From 2002 to 2004, she was executive assistant to Condoleezza Rice, the National Security advisor during the George W. Bush administration. From 2004 to 2006, she was a battalion executive officer and brigade operations officer in the 704th Military Intelligence Brigade, a subordinate unit of the United States Army Intelligence and Security Command. Easterly was deployed to Baghdad as chief of the cryptologic services group for the National Security Agency. She also worked for NSA's elite Tailored Access Operations.

From 2009 to 2010, Easterly served on the United States Cyber Command, which she helped establish. From 2010 to 2011, Easterly was a cyber advisor for the NSA stationed in Kabul. After retiring from the Army as a lieutenant colonel, she served as deputy director of the NSA for counterterrorism from May 2011 to October 2013.

== Post-Army career ==
From October 2013 to February 2016, Easterly was a special assistant to President Barack Obama and senior director for counterterrorism on the National Security Council. After the end of the Obama administration, Easterly joined Morgan Stanley as global head of the company's cybersecurity division.

== Director of the Cybersecurity and Infrastructure Security Agency ==
In April 2021, President Joe Biden nominated Easterly to serve as the second Director of the Cybersecurity and Infrastructure Security Agency. An uncontroversial nominee, Easterly received general praise for her qualifications from senators and media outlets. She was confirmed by voice vote after being temporarily held up for outside reasons. Easterly was sworn into office on July 13, 2021.

As director, Easterly argued that U.S. intelligence sharing efforts with Ukrainian government officials ahead of the 2022 Russian invasion should be a model for combating China-based hacking groups.
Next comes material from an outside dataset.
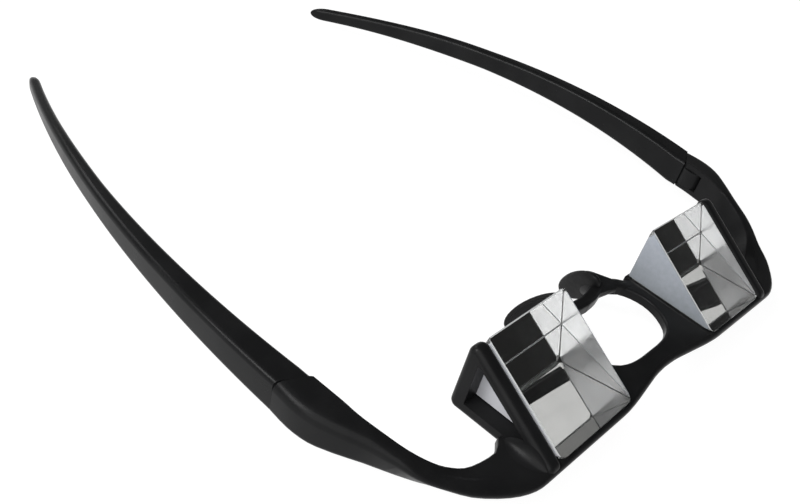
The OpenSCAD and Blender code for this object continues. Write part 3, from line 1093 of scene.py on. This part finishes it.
@dataclass
class Studio:
    """Pale floor, soft lights and the photograph's camera.

    Attributes:
        floor_z: height of the floor in metres.
        reach: half the floor's side in metres.
        cells: faces along the floor's side.
        wall: brightness of the room's walls.
        ceiling: brightness overhead.
        wall_low: elevation, in radians, up to which the walls are at their brightest.
        wall_high: elevation, in radians, where the ceiling starts.
        softboxes: the lights.
    """

    floor_z: float
    reach: float = 3.0
    cells: int = 8
    wall: float = 0.42
    ceiling: float = 0.03
    wall_low: float = math.radians(10)
    wall_high: float = math.radians(24)
    softboxes: tuple[Softbox, ...] = (
        Softbox("key_softbox", (-0.48, -0.14, 0.38), (0.0, 0.0, 0.0), (0.7, 0.7), 3.9),
        Softbox("rim_softbox", (-0.41, 0.23, 0.37), (-0.08, 0.02, 0.0), (0.24, 0.24), 2.4),
        Softbox("back_softbox", (0.1, 0.7, 0.5), (0.0, 0.0, 0.0), (0.4, 0.3), 1.5),
    )

    def build(self) -> None:
        """Makes everything that isn't part of the object."""
        self.floor()
        self.room()
        for softbox in self.softboxes:
            softbox.build()
        PhotoCamera().build()

    def floor(self) -> None:
        """The pale sheet that the part lies on."""
        sheet = bmesh.new()
        bmesh.ops.create_grid(sheet, x_segments=self.cells, y_segments=self.cells, size=self.reach)
        bmesh.ops.translate(sheet, verts=sheet.verts, vec=(0.0, 0.0, self.floor_z))
        make_piece(sheet, "studio_floor", math.pi, StudioSheet("studio_paper").build())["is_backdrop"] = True

    def room(self) -> None:
        """Pale walls round the part, which darken toward the ceiling."""
        world = bpy.data.worlds.new("studio_room")
        world.use_nodes = True
        tree = world.node_tree
        tree.nodes["Background"].inputs["Color"].default_value = (1.0, 1.0, 1.0, 1.0)
        direction = tree.nodes.new("ShaderNodeTexCoord")
        split = tree.nodes.new("ShaderNodeSeparateXYZ")
        tree.links.new(direction.outputs["Generated"], split.inputs["Vector"])
        height = tree.nodes.new("ShaderNodeMapRange")
        height.inputs["From Min"].default_value = math.sin(self.wall_low)
        height.inputs["From Max"].default_value = math.sin(self.wall_high)
        height.inputs["To Min"].default_value = self.wall
        height.inputs["To Max"].default_value = self.ceiling
        height.interpolation_type = "SMOOTHSTEP"
        tree.links.new(split.outputs["Z"], height.inputs["Value"])
        tree.links.new(height.outputs["Result"], tree.nodes["Background"].inputs["Strength"])
        bpy.context.scene.world = world


def colour_management() -> None:
    """Plain display colours, as the photograph has."""
    view = bpy.context.scene.view_settings
    view.view_transform = "Standard"
    view.look = "None"


def main() -> None:
    """Builds and dresses every piece, then the studio."""
    logging.basicConfig(level=logging.INFO, format="%(name)s %(message)s")
    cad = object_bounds()
    finishes = Finishes()
    pieces: list[bpy.types.Object] = []
    pieces += FrontFrame(finishes).build()
    pieces += HingeScrews(finishes).build()
    for side in Side:
        pieces += PrismBlock(side, finishes).build()
        pieces += NosePad(side, finishes).build()
        pieces += Temple(side, finishes).build()
    for piece in pieces:
        log.info("%s: %d faces", piece.name, len(piece.data.polygons))
    Studio(floor_z=cad[0].z).build()
    colour_management()


if __name__ == "__main__":
    main()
In 2023, Easterly stated that potential cybersecurity threats posed by artificial intelligence (AI) development meant that the government should implement systemic safeguards.

In 2023, while Easterly led CISA, it came under significant scrutiny for censorship work from members of Congress who claimed CISA was involved in an attempted cover up. The Republican-led House Judiciary Committee and the Select Subcommittee on the Weaponization of the Federal Government accused CISA of colluding with big tech companies and disinformation partners to censor Americans. The House Republican claims have come under scrutiny as "attempts to distort the truth for political gain".

Easterly stepped down from her position on January 20, 2025.

== Post-CISA Career ==

On July 30, 2025, Easterly was appointed to the Robert F. McDermott Distinguished Chair in the Department of Social Sciences at West Point. Later that day, after far-right activist Laura Loomer criticized the appointment, Secretary of the Army Daniel Driscoll rescinded the service agreement and ordered a review of the hiring practices.

== Awards ==
- Bronze Star (multiple awards)
- 2018 James W. Foley Legacy Foundation American Hostage Freedom Award

== Personal life ==
Easterly is the daughter of Noel Clinton Koch and June Quint Koch. She married attorney Jason Tighe Easterly in Potomac, Maryland on April 3, 2004. They have a son. Judge Catharine Easterly of the District of Columbia Court of Appeals is her sister-in-law.